Items from a data source:
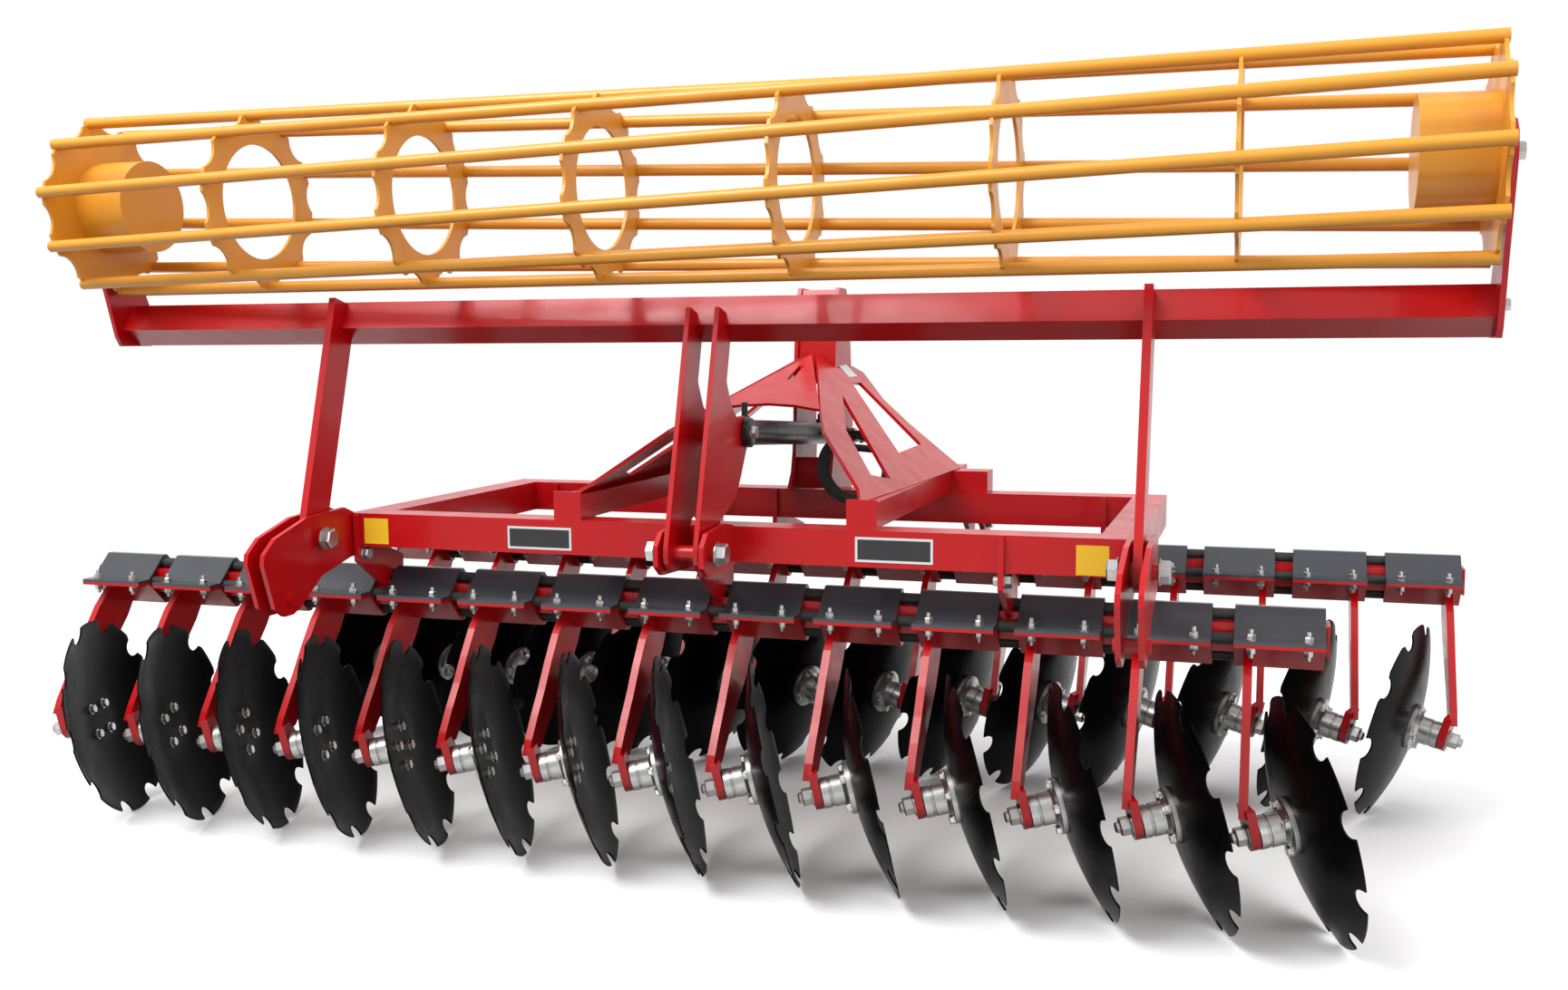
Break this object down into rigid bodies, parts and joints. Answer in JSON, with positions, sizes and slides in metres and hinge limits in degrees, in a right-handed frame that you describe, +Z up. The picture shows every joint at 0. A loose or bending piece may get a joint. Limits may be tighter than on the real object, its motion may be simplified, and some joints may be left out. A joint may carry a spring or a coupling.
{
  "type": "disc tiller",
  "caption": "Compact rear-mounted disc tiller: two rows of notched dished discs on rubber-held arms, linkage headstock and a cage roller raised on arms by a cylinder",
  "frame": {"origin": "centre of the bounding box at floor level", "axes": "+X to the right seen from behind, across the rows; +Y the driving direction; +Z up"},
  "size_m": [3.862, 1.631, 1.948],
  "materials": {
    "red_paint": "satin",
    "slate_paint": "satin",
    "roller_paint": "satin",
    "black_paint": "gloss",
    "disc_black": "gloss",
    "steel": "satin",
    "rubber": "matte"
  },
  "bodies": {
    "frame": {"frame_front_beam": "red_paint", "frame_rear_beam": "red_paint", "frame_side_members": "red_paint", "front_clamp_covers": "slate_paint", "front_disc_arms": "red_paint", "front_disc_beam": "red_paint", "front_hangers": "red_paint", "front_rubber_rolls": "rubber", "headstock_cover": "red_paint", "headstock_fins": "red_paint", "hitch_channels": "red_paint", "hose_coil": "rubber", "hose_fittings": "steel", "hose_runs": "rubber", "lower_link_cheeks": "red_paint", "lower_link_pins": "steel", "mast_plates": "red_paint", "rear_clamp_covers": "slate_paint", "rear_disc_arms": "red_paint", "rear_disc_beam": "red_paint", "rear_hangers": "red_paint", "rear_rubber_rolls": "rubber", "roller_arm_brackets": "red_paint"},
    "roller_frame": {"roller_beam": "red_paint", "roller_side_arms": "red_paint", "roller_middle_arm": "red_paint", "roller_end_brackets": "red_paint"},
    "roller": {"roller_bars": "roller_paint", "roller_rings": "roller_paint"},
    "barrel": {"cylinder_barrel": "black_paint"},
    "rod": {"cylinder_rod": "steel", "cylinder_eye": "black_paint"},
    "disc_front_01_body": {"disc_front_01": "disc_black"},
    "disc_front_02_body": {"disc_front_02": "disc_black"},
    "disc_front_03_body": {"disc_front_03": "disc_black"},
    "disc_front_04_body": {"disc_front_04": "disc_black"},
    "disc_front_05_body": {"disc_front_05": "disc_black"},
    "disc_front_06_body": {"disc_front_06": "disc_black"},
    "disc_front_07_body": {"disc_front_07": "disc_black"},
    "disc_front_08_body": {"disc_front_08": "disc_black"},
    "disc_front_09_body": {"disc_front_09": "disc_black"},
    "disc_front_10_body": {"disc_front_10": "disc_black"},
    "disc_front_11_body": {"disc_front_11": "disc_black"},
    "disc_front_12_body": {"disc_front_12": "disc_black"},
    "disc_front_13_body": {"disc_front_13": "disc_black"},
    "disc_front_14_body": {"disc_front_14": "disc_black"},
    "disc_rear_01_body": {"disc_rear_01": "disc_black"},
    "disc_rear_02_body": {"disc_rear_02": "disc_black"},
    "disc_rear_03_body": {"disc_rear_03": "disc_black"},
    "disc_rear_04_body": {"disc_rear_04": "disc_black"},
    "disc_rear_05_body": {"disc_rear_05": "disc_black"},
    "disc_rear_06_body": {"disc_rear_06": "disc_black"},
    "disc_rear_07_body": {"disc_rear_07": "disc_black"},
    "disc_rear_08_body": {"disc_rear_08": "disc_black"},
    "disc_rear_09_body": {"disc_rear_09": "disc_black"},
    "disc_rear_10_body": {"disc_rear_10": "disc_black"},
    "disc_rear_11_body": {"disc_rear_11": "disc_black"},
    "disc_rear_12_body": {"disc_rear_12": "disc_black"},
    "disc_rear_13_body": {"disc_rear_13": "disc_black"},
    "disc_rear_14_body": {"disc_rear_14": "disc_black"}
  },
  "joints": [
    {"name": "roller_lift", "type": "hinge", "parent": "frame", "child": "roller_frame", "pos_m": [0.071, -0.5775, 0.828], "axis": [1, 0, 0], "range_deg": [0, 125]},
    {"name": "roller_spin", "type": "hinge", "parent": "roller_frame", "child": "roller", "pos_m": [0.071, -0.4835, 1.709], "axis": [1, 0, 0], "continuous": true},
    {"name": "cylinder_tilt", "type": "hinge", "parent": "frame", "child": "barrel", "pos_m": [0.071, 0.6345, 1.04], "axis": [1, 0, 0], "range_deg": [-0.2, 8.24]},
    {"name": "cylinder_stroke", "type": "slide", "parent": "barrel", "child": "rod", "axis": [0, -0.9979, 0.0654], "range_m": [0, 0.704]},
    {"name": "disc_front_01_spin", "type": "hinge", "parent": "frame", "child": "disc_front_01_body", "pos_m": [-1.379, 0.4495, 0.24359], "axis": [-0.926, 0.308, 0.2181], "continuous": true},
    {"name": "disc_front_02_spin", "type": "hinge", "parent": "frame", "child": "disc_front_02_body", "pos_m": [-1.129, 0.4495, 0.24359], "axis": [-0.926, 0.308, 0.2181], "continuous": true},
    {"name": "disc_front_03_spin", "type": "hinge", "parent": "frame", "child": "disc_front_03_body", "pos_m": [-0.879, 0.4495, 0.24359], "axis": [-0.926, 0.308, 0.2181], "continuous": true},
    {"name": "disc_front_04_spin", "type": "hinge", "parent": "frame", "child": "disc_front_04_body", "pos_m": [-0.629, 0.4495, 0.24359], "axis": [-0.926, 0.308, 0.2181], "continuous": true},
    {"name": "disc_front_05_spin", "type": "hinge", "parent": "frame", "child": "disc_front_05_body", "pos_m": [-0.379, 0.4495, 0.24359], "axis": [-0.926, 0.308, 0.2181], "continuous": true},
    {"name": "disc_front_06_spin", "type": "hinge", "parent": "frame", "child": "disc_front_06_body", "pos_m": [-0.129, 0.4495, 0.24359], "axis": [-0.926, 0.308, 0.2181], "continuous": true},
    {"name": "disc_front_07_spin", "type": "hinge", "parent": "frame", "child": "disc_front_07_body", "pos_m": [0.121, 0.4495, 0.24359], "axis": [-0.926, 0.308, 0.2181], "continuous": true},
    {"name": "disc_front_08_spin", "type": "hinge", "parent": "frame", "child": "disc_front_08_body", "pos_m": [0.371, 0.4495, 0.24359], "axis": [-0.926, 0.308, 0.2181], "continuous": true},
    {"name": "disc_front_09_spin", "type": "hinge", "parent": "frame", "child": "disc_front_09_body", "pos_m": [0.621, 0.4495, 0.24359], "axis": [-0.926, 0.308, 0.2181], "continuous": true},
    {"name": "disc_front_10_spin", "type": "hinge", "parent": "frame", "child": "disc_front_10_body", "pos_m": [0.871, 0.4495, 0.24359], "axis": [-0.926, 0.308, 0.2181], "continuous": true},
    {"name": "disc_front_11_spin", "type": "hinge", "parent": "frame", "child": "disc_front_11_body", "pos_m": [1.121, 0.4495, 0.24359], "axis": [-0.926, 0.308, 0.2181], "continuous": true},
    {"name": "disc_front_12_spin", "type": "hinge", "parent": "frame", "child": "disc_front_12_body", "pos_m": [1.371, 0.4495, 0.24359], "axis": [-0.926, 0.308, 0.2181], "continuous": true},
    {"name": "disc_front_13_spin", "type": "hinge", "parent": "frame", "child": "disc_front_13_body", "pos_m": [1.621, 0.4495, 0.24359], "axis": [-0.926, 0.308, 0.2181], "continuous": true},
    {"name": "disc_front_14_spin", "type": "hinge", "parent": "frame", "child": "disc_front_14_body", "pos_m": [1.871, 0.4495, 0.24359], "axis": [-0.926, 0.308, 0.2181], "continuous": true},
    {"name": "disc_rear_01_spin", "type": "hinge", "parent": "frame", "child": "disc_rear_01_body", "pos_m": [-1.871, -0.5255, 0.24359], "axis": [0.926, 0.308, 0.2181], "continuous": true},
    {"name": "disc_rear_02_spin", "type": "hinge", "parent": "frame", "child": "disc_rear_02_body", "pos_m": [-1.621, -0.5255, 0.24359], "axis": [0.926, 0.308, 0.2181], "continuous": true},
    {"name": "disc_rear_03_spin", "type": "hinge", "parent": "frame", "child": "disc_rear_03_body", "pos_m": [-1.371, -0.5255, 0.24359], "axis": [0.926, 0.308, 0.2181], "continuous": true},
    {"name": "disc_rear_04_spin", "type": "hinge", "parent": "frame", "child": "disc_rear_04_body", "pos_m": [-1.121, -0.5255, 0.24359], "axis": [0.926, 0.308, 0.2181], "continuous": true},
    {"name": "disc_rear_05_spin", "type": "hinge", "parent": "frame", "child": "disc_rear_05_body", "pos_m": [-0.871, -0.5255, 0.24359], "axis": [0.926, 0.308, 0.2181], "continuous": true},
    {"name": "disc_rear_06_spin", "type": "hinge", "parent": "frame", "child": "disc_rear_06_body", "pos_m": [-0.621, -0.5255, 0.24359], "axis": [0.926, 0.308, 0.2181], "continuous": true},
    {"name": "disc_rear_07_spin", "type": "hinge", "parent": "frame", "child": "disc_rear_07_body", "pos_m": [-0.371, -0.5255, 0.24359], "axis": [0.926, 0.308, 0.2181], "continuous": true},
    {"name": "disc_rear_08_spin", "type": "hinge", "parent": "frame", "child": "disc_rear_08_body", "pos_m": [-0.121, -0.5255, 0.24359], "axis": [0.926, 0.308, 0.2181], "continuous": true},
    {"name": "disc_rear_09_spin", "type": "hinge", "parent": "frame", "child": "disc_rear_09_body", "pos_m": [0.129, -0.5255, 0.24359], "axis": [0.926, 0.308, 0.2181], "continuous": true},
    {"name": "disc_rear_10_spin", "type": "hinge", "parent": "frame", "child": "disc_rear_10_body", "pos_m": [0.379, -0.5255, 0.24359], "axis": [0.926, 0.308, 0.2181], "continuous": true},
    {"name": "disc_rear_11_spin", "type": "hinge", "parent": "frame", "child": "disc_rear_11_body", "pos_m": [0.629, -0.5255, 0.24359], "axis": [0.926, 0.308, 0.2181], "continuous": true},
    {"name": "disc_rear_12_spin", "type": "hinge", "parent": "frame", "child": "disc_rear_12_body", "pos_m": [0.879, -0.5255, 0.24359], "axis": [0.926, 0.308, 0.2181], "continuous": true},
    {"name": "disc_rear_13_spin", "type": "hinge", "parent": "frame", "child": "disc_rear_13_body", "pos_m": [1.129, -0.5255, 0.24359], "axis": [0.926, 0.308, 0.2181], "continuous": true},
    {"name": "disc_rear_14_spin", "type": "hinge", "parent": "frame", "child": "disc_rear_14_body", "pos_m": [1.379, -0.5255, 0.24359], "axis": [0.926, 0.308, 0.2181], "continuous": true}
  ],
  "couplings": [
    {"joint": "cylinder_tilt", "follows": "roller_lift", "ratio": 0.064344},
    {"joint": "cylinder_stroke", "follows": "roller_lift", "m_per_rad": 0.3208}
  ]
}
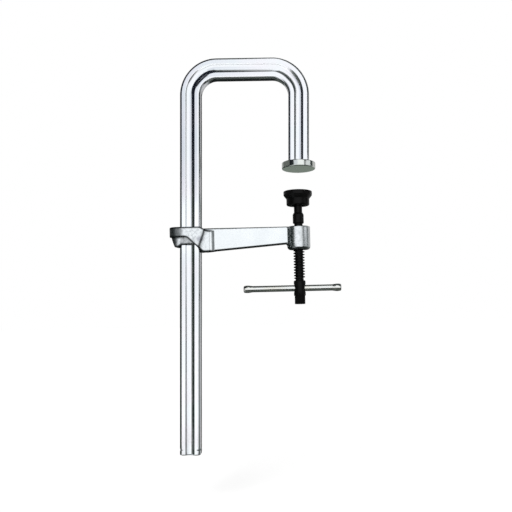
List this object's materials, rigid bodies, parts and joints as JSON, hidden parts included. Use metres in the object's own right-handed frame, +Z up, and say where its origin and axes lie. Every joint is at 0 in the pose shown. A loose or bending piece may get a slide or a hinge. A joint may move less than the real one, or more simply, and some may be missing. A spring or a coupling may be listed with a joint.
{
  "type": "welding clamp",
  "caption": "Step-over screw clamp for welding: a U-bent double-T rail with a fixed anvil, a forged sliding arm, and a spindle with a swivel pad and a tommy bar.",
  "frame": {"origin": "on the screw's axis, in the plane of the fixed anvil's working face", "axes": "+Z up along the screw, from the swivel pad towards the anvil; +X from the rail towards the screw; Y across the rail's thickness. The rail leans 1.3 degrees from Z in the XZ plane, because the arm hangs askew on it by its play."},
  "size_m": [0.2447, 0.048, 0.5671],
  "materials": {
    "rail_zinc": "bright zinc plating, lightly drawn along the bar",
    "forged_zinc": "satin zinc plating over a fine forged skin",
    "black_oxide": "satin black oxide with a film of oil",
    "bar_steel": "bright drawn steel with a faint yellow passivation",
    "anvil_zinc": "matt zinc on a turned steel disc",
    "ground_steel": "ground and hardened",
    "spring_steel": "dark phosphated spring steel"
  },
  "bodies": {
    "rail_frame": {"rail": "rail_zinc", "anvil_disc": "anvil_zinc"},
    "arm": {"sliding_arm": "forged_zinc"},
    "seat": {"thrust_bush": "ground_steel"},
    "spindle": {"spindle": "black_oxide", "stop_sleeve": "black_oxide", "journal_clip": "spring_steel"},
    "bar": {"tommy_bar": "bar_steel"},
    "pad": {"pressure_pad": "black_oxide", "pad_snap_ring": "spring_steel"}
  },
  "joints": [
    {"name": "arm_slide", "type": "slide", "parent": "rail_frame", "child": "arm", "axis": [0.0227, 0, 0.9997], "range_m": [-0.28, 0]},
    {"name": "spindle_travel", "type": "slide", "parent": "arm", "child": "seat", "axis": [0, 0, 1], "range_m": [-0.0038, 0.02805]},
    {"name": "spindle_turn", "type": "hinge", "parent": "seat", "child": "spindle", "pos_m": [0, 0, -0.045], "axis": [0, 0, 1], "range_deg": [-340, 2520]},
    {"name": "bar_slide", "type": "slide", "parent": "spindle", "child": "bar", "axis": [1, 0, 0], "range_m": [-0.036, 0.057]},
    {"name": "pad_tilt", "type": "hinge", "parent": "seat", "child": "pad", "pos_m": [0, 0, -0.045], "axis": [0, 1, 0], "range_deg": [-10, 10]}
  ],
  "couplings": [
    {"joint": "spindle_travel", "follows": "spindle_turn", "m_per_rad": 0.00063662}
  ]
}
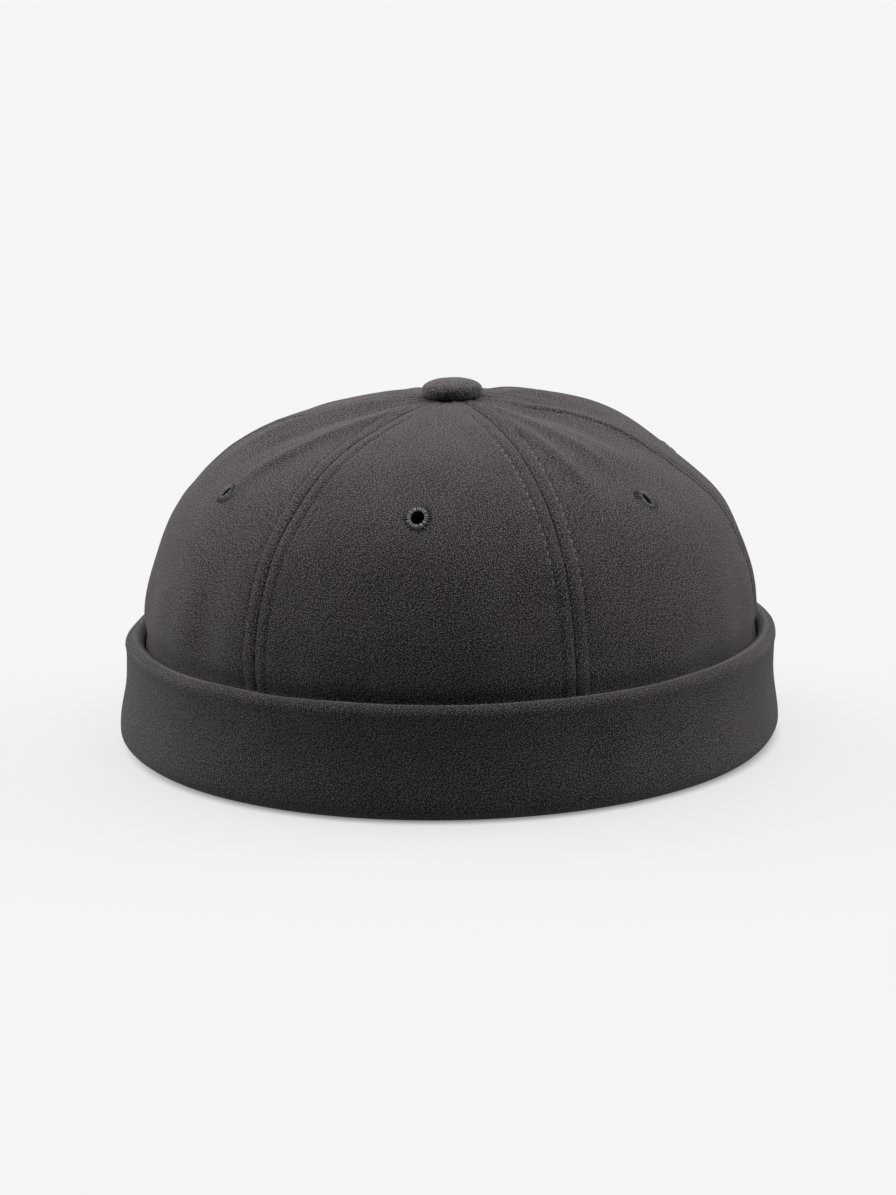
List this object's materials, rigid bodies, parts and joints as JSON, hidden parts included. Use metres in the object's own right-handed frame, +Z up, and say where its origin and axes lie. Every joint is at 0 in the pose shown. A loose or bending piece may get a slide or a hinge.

**Given instruction:** Return every line above in which the string "degrees" occurs.

**Output:**
Break this object down into rigid bodies, parts and joints. Answer in JSON, with positions, sizes and slides in metres and hinge limits in degrees, in a right-handed frame that you describe, +Z up. The picture shows every joint at 0. A loose or bending piece may get a joint. Limits may be tighter than on the real object, its motion may be simplified, and some joints may be left out. A joint may carry a spring or a coupling.
  "frame": {"origin": "on the screw's axis, in the plane of the fixed anvil's working face", "axes": "+Z up along the screw, from the swivel pad towards the anvil; +X from the rail towards the screw; Y across the rail's thickness. The rail leans 1.3 degrees from Z in the XZ plane, because the arm hangs askew on it by its play."},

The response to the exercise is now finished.